In Jewish tradition, when two people marry, it is not only the couple that are entering into a lifelong relationship — it is their parents, too. There’s even a special word for the new co-in-laws: They become “machatunim.”
The term has no direct English translation because, sadly, this relationship concept doesn’t exist in America. According to the Jewish Chronicle, the Yiddish word “machatunim” derives from chatan, meaning bridegroom or son-in-law, and also has the connotation of “guest of honor.” As a verb, it means to tie, connect or covenant. “We can see from this etymology the sense of a marriage being not just a holy covenant between two people, but also an alliance between two families.”
My grandmothers, who were machatunim, set the bar high. They had a very close relationship, which was so seamless that it never occurred to me that it was unusual. While they were both Jewish, their religious practices were very different. One kept kosher and the other prepared lobster. One attended synagogue services fairly regularly and the other hardly ever. Still, their shared Jewish identity facilitated an overall family cohesiveness and sense of solidarity. Perhaps more importantly, they lived near one another and shared a passion for bridge and canasta, which they often played together.

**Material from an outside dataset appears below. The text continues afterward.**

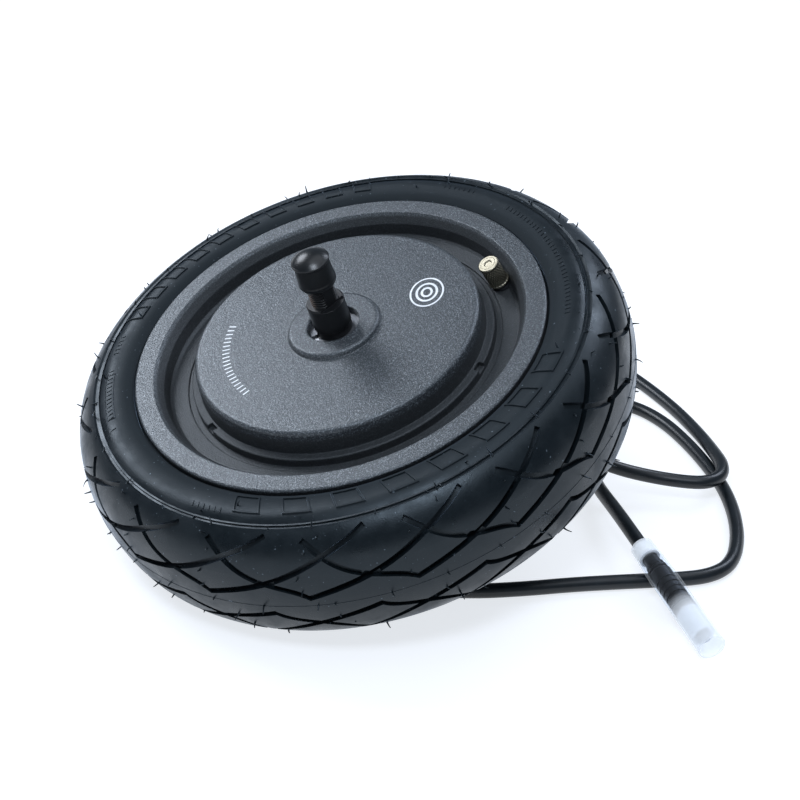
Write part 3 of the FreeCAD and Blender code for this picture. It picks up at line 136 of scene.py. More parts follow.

While my parents also gained Jewish machatunim after my husband and I got married, the two couples came from very different backgrounds, lived a fair distance from one another, and had little in common. Nevertheless, they spoke the same Jewish language, which gave them a common bond.
These days, it’s a lot more common to have non-Jewish machatunim — I have two sets myself. Over the years, I’ve learned a fair bit about navigating — and nurturing — this modern twist on a traditional relationship, and am happy to report that despite our different backgrounds, we’ve been able to honor this special relationship.
While we don’t live near each other, over the course of five years we’ve developed a very warm relationship with our younger daughter’s in-laws. Each side makes a concerted effort to honor and respect the traditions and sensitivities of the other. They’ve attended Passover seders and Rosh Hashanah dinners, and we’ve visited them in Vermont to partake in the Christmas season. Moreover, we now share a cherished grandson.
I hope to forge a similar path of inclusivity and mutual respect with our new set of in-laws. Last month, while toasting my elder daughter and new son-in-law at their wedding, I inadvertently welcomed my new machatunim to our family, using that expression. It slid out of my mouth organically. I don’t think many people noticed, including our daughter’s new in-laws, who aren’t Jewish. In any event, I promised to follow up with an explanation at a later date; I’d already spent a fair amount of time explaining all the unfamiliar aspects of the Jewish wedding to them, and felt that I should take it slow so as not to overwhelm them.
The very fact that I used the term demonstrated to me that I already felt affection toward them. And I hope that having a designated, specific role will help them feel more comfortable and included in our family’s Jewish traditions.
But ultimately, a healthy machatunim relationship is aspirational. Let’s face it: There have been plenty of Jewish machatunim over the years who don’t get along, or who live far apart from each other and have little in common. But there’s always some common ground. We share the most precious gift life has to offer: our children and their offspring. This relationship is so valuable and important because it enriches family unity; a couple’s parents are an integral part of the larger family unit.
My non-Jewish machatunim may never actually use this difficult-to-pronounce word, but my husband and I will continue to think of them in those terms. We will continue to reach out and nurture our relationship, which, in turn, can only serve to strengthen our children’s futures together. I encourage you to celebrate and enhance the traditional machatunim relationship, regardless of the backgrounds of your new co-in-laws. It’s time for this wonderful, worthwhile, uniquely Jewish concept to grow and expand.